So head here and find out what kind of deals can be had for shows where the supply is exceeding the demand. (In my experience the deals here the past few years aren’t nearly as enticing as they’ve been in previous ones, but you may get lucky.)
Follow the action on social media
So much of what happens at the festival happens at the last minute. A comedian might be in town completely unannounced and decide to perform a show. Maybe something that’s selling well gets dates added. Or maybe for some entirely different reason things are added or special deals announced during the festival itself.
In 2015, Just For Laughs announced on Twitter with less than three hours of notice that Aziz Ansari was doing a show, and tickets would be $20 at the door. People who didn’t follow JFL on Twitter might have missed a great chance there. The 2019 festival had a bunch of surprise Kevin Hart shows, but they sold out within minutes of announcement.
So add these to your follows and likes:
Also, download the Zoofest and JFL apps. Each has push notifications that will alert you to last-minute changes.
The passes, the last-minute ticket booth and special deals announced on social media have one thing in common: They mean you’re not going to know more than a day or two in advance where you’re spending your evening. That might work for some people more than others. If you’re with a group of friends, it might not be practical. But if you’re like me and have no friends and no life, you can surf this wave of improbability for savings.
Always have a backup plan until you have tickets in your hand (or confirmed by email). Better yet, have two. If a Zoofest/OFF-JFL show you planned to use your pass for gets sold out quickly, you won’t get any free tickets to it. (In fact, the show doesn’t even need to be completely sold out for your pass to not work this way.) The risk inherent in operating like this is you might not get to see the show everyone’s talking about.
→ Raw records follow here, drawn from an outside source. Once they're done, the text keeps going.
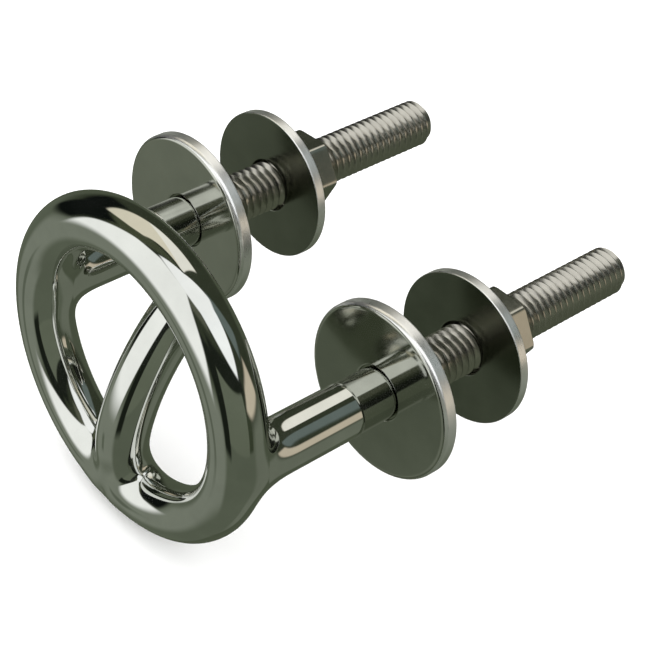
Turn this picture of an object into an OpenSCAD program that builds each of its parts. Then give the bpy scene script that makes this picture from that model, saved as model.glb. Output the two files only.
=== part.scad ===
// Two-stud tow ring. A closed ring of round bar carries a bent hook inside it and is
// welded to two threaded legs that pass through a panel, such as a boat's transom.
// Each leg has a thick polished washer outside the panel, and a plain washer and a
// hexagon nut inside it. At rest the washers stand apart by the thickness of a panel.
//
// Frame: the origin is midway between the legs, on the panel's outer face, where the
// backs of the front washers sit. +Y runs along the legs into the panel, +Z is up and
// +X is to the right when looking along +Y.

/* [Ring and hook] */
// Diameter of the circle along the middle of the ring's bar
ring_d = 68; // [66:1:76]
// Diameter of the round bar of the ring and the plain legs
bar_d = 12.7; // [12.6:0.1:12.8]
// Distance from the ring's plane to the panel's outer face
standoff = 43; // [42:1:60]
// Diameter of the hook's bar
hook_d = 12; // [10:0.5:12]
// Straight stretch at the foot of the hook
hook_foot = 9.6; // [8:0.2:11]
// Lean of the hook's foot, negative away from the panel
hook_lean_foot = -9; // [-12:1:-6]
// Lean of the hook where its lower bend ends
hook_lean_mid = 8; // [4:1:12]
// Lean of the hook at its free end, towards the panel
hook_lean_tip = 43; // [38:1:46]
// Radius of the lower bend of the hook
hook_bend_low = 30; // [26:1:34]
// Radius of the long upper bend of the hook
hook_bend_high = 56; // [50:1:60]

/* [Legs] */
// Distance between the two legs, middle to middle
leg_pitch = 68; // [66:1:72]
// Distance from the ring's plane to the shoulder of the plain leg
shoulder_at = 30; // [26:1:34]
// Diameter of the shank between the shoulder and the thread
shank_d = 12.3; // [12.2:0.1:12.4]
// Major diameter of the thread
thread_d = 11.9; // [11.8:0.05:11.95]
// Pitch of the thread
pitch = 1.95; // [1.75:0.05:2.1]
// Distance from the panel's outer face to the tips
reach = 74.5; // [60:0.5:90]

/* [Washers and nuts] */
// Diameter of the hole in every washer
washer_hole_d = 13; // [12.9:0.1:13.4]
// Outside diameter of the front washers
front_washer_d = 42; // [36:1:46]
// Thickness of the front washers
front_washer_t = 3.5; // [3:0.5:5]
// Outside diameter of the rear washers
rear_washer_d = 37; // [30:1:42]
// Thickness of the rear washers
rear_washer_t = 2.5; // [2:0.5:3]
// Gap between the front and the rear washers at rest
panel_gap = 22.5; // [12:0.5:30]
// Width of the nuts across their flats
nut_af = 17; // [17:0.5:19]
// Height of the nuts
nut_h = 12; // [10:0.1:13]
// Diameter of the nuts' bore, which runs clear over the crests of the thread
nut_bore_d = 12.06; // [12.04:0.01:12.1]
// Turn of the left nut from a flat lying level
left_nut_turn = 51; // [0:1:60]
// Turn of the right nut from a flat lying level
right_nut_turn = 55; // [0:1:60]

/* [Hidden] */
$fn = 96;

LEFT = -1;
RIGHT = 1;

ring_r = ring_d / 2;
bar_r = bar_d / 2;
hook_r = hook_d / 2;
shank_r = shank_d / 2;
crest_r = thread_d / 2;
ring_y = -standoff;

// A bolt thread: 60 degree flanks, a crest one eighth and a root one quarter of the
// pitch wide. Its grooves are rings, not a helix, so that their faces stay exact.
thread_angle = 60;
crest_w = pitch / 8;
root_w = pitch / 4;
flank_w = (pitch - crest_w - root_w) / 2;
groove_depth = flank_w / tan(thread_angle / 2);
root_r = crest_r - groove_depth;
thread_start = 0.3;       // the first crest, just behind the panel's outer face
neck_l = 1.2;             // plain neck between the shank and the first crest
tip_bevel = 1.6;
groove_count = floor((reach - tip_bevel - thread_start) / pitch);

shoulder_bevel = (bar_d - shank_d) / 2;
front_edge_r = 1.2;       // rounding of the front washers' polished front edge
back_edge = 0.3;          // edge break of the washers' other edges
hole_edge = 0.4;          // bevel of the washers' holes

stud_weld_toe = 12.6;     // ring's plane to the end of the bead along the leg
stud_weld_w = 3.4;        // how far the bead stands out at the ring
hook_weld_w = 2.6;
hook_weld_from = 4.6;     // along the hook's foot, inside the ring's bar
weld_lip = 0.35;          // thickness of a bead's edge
weld_side = 0.7;          // thickness of a bead where the sides of its bars meet
weld_low = 0.16;          // shares of a bead's length: where it leaves the other bar,
weld_swell = 0.26;        // where it has swollen to most of its width,
weld_full = 0.42;         // and where it is at its widest
weld_swell_w = 0.6;       // share of the width that it has at the second of these
lens_r = 30;              // radius of the curve that trims a bead's sides
stretch_step = 0.02;      // how much thinner each stretch of the hook is than the last
stretch_run = 0.3;        // how far it starts inside the last
overlap = 0.01;           // how far a cutter runs past what it cuts

nut_face_share = 0.95;    // the flat ring that bears on the washer, as a share of nut_af
nut_back_share = 1.07;    // the flat of the nuts' outer end, which is hardly bevelled
nut_cone_angle = 30;
nut_sink = 0.5;           // countersink of the nuts' bore

rear_washer_y = panel_gap;
nut_y = rear_washer_y + rear_washer_t;

// ---- Placing

// Turns a solid made along +Z from 0 so that it runs along +Y from y.
module along_y(y) translate([0, y, 0]) rotate([-90, 0, 0]) children();

// Moves a solid to the left or the right leg's axis.
module at_leg(side) translate([side * leg_pitch / 2, 0, 0]) children();

// ---- Ring

module ring_bar(r) {
    along_y(ring_y) rotate_extrude() translate([ring_r, 0]) circle(r);
}

module ring() {
    color([0.76, 0.77, 0.75]) ring_bar(bar_r);
}

// ---- Hook: a bar along straight and round stretches in the plane x = 0

// In this plane a place is [y, z], and a lean of 0 points up and 90 into the panel.
function heading(lean) = [sin(lean), cos(lean)];
function bend_centre(from, lean, radius) = from + radius * [cos(lean), -sin(lean)];
function bend_end(from, lean, to_lean, radius) =
    bend_centre(from, lean, radius) - radius * [cos(to_lean), -sin(to_lean)];

foot = [ring_y, -ring_r];
bend_low_at = foot + hook_foot * heading(hook_lean_foot);
bend_high_at = bend_end(bend_low_at, hook_lean_foot, hook_lean_mid, hook_bend_low);
hook_end = bend_end(bend_high_at, hook_lean_mid, hook_lean_tip, hook_bend_high);

// Turns a solid made in the X-Y plane into the Y-Z plane.
module in_hook_plane() rotate([90, 0, 90]) children();

// Each stretch is a hair thinner than the one before it and starts a little way inside
// it, so that the solids meet on a clean circle.
function stretch_r(index) = hook_r - index * stretch_step;

module hook_bend(index, from, lean, to_lean, radius) {
    back = stretch_run / radius * 180 / PI;
    in_hook_plane()
        translate(bend_centre(from, lean, radius))
            rotate(180 - to_lean)
                rotate_extrude(angle = to_lean - lean + back)
                    translate([radius, 0]) circle(stretch_r(index));
}

// Places a solid made along +Z so that it starts at a point of the plane, leaning.
module on_hook(at, lean) translate([0, at[0], at[1]]) rotate([-lean, 0, 0]) children();

module hook_bar() {
    on_hook(foot, hook_lean_foot) cylinder(h = hook_foot, r = hook_r);
    hook_bend(1, bend_low_at, hook_lean_foot, hook_lean_mid, hook_bend_low);
    hook_bend(2, bend_high_at, hook_lean_mid, hook_lean_tip, hook_bend_high);
    on_hook(hook_end, hook_lean_tip) sphere(stretch_r(3));
}

module hook() {
    color([0.74, 0.75, 0.73]) difference() {
        hook_bar();
        ring_bar(bar_r);
    }
}

// ---- Weld beads: a collar round a bar, less the bars that it joins

// Half outline of a bead on a bar of radius r: it swells out of the other bar's side
// to its full width w, then runs up its own bar in a hollow curve to its toe at l.
function bead_outline(r, w, l, steps = 12) = concat(
    [[r - w / 2, l * weld_low], [r, l * weld_low], [r + w * weld_swell_w, l * weld_swell],
     [r + w, l * weld_full]],
    [for (i = [0:steps])
        let (a = 90 * i / steps)
            [r + weld_lip + (w - weld_lip) * (1 - sin(a)), l * (0.5 + 0.5 * (1 - cos(a)))]],
    [[r - w / 2, l]]);

// The metal lies in the corners between the bars, so a lens trims the collar where
// the sides of the two bars run into each other. Its narrow way is the local X.
module bead(r, w, l) {
    off = lens_r - r - weld_side;
    intersection() {
        rotate_extrude() polygon(bead_outline(r, w, l));
        translate([off, 0, 0]) cylinder(h = l, r = lens_r);
        translate([-off, 0, 0]) cylinder(h = l, r = lens_r);
    }
}

module hook_weld() {
    color([0.66, 0.66, 0.63]) difference() {
        on_hook(foot + hook_weld_from * heading(hook_lean_foot), hook_lean_foot)
            rotate(90) bead(hook_r, hook_weld_w, hook_foot - hook_weld_from);
        on_hook(foot, hook_lean_foot) cylinder(h = hook_foot + overlap, r = hook_r);
        ring_bar(bar_r);
    }
}

module stud_weld(side) {
    color([0.66, 0.66, 0.63]) difference() {
        at_leg(side) along_y(ring_y) bead(bar_r, stud_weld_w, stud_weld_toe);
        at_leg(side) along_y(ring_y) cylinder(h = stud_weld_toe + overlap, r = bar_r);
        ring_bar(bar_r);
    }
}

module left_stud_weld() stud_weld(LEFT);
module right_stud_weld() stud_weld(RIGHT);

// ---- Legs

// One crest and the groove behind it, as points from the crest's front edge.
function thread_turn(y) = [
    [crest_r, y], [crest_r, y + crest_w],
    [root_r, y + crest_w + flank_w], [root_r, y + crest_w + flank_w + root_w]];

function thread_outline() =
    [for (i = [0:groove_count - 1], p = thread_turn(thread_start + i * pitch)) p];

module stud_body() {
    last = thread_start + groove_count * pitch;
    along_y(0) rotate_extrude() polygon(concat(
        [[0, ring_y], [bar_r, ring_y],
         [bar_r, ring_y + shoulder_at], [shank_r, ring_y + shoulder_at + shoulder_bevel],
         [shank_r, thread_start - neck_l - shoulder_bevel], [root_r, thread_start - flank_w]],
        thread_outline(),
        [[crest_r, last], [crest_r, reach - tip_bevel],
         [crest_r - tip_bevel, reach], [0, reach]]));
}

module stud(side) {
    color([0.72, 0.73, 0.71]) difference() {
        at_leg(side) stud_body();
        ring_bar(bar_r);
    }
}

module left_stud() stud(LEFT);
module right_stud() stud(RIGHT);

// ---- Washers

// A disc from its polished front at 0 to its back at t, with a bevelled hole.
module washer(outer_d, t, edge_r) {
    steps = 6;
    r = outer_d / 2;
    hole_r = washer_hole_d / 2;
    rotate_extrude() polygon(concat(
        [[hole_r, hole_edge], [hole_r + hole_edge, 0]],
        [for (i = [0:steps])
            let (a = 90 * i / steps)
                [r - edge_r * (1 - sin(a)), edge_r * (1 - cos(a))]],
        [[r, t - back_edge], [r - back_edge, t], [hole_r + hole_edge, t],
         [hole_r, t - hole_edge]]));
}

module front_washer(side) {
    color([0.78, 0.79, 0.77]) at_leg(side) along_y(-front_washer_t)
        washer(front_washer_d, front_washer_t, front_edge_r);
}

module rear_washer(side) {
    color([0.6, 0.6, 0.57]) at_leg(side) along_y(rear_washer_y)
        washer(rear_washer_d, rear_washer_t, back_edge);
}

module left_front_washer() front_washer(LEFT);
module right_front_washer() front_washer(RIGHT);
module left_rear_washer() rear_washer(LEFT);
module right_rear_washer() rear_washer(RIGHT);

// ---- Nuts

// A hexagonal prism with both ends turned to a cone, and a countersunk bore.
module hex_nut() {
    corner_r = nut_af / sqrt(3);
    face_r = nut_face_share * nut_af / 2;
    back_r = nut_back_share * nut_af / 2;
    face_cone = (corner_r - face_r) * tan(nut_cone_angle);
    back_cone = (corner_r - back_r) * tan(nut_cone_angle);
    bore_r = nut_bore_d / 2;
    intersection() {
        cylinder(h = nut_h, r = corner_r, $fn = 6);
        rotate_extrude() polygon([
            [bore_r, nut_sink], [bore_r + nut_sink, 0], [face_r, 0],
            [corner_r + overlap, face_cone], [corner_r + overlap, nut_h - back_cone],
            [back_r, nut_h], [bore_r + nut_sink, nut_h], [bore_r, nut_h - nut_sink]]);
    }
}

module nut(side, turn) {
    color([0.62, 0.62, 0.59]) at_leg(side) along_y(nut_y) rotate(turn) hex_nut();
}

module left_nut() nut(LEFT, left_nut_turn);
module right_nut() nut(RIGHT, right_nut_turn);

ring();
hook();
hook_weld();
left_stud();
right_stud();
left_stud_weld();
right_stud_weld();
left_front_washer();
right_front_washer();
left_rear_washer();
right_rear_washer();
left_nut();
right_nut();
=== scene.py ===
"""Looks for the two-stud tow ring: a polished ring and hook on two threaded legs, with washers and nuts.

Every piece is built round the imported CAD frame, in metres. +Y runs along the legs, +Z is up.
"""
import math

import bmesh
import bpy
import numpy as np
from mathutils import Matrix, Vector


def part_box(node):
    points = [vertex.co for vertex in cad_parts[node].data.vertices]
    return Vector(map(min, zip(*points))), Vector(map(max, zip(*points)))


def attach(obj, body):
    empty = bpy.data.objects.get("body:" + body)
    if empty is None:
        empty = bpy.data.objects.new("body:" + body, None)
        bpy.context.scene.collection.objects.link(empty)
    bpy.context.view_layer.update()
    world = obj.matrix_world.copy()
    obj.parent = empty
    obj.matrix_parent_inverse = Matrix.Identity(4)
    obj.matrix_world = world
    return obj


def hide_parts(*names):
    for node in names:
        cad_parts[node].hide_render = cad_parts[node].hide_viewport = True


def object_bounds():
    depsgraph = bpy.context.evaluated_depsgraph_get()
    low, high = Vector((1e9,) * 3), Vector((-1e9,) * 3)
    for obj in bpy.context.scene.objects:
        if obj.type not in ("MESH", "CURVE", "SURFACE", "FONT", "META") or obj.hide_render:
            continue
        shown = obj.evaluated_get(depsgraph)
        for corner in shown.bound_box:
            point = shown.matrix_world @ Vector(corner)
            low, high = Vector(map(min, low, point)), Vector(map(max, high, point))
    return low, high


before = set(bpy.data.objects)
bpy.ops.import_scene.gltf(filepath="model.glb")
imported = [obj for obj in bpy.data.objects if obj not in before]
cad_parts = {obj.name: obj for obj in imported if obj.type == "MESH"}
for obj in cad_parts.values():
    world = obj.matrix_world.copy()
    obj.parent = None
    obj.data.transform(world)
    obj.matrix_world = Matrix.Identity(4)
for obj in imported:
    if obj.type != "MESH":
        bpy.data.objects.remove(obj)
cad_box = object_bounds()

MM = 0.001
TAU = 2 * math.pi

# ---- Sizes, read from the frame ----------------------------------------------------------------

ring_lo, ring_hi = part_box("ring")
BAR_R = (ring_hi.y - ring_lo.y) / 2
RING_Y = (ring_hi.y + ring_lo.y) / 2
RING_R = (ring_hi.x - ring_lo.x) / 2 - BAR_R
hook_lo, hook_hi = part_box("hook")
HOOK_R = (hook_hi.x - hook_lo.x) / 2
stud_lo, stud_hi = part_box("right_stud")
LEG_X = (stud_lo.x + stud_hi.x) / 2
TIP_Y = stud_hi.y

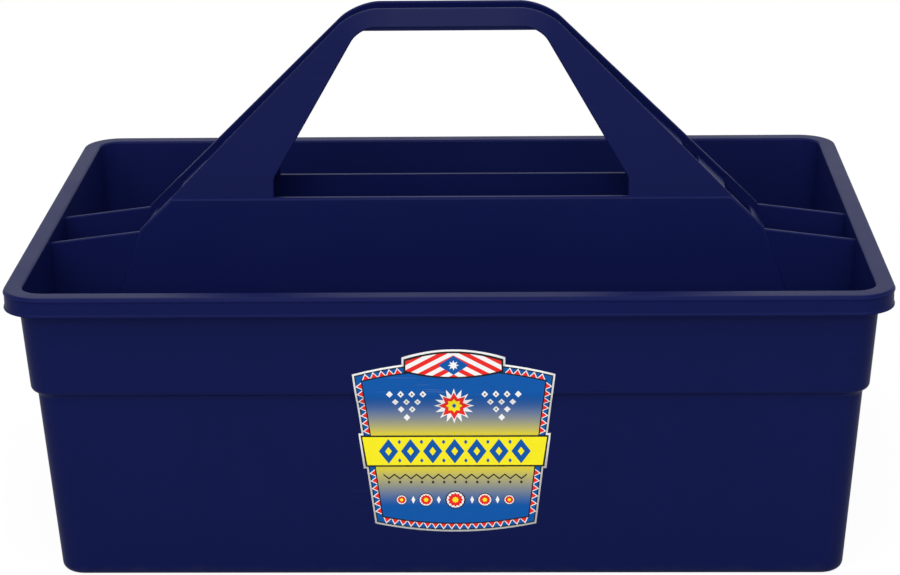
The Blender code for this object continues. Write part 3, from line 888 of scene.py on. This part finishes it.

Remember some times are more popular than others
Friday and Saturday night shows are actually slightly more expensive than shows on other nights, because of how much more popular those nights are for people casually heading out. Despite the price difference, and the large number of available shows, the last Friday and Saturday of the festival are the busiest and that means you’re less likely to be able to get access to shows using your pass.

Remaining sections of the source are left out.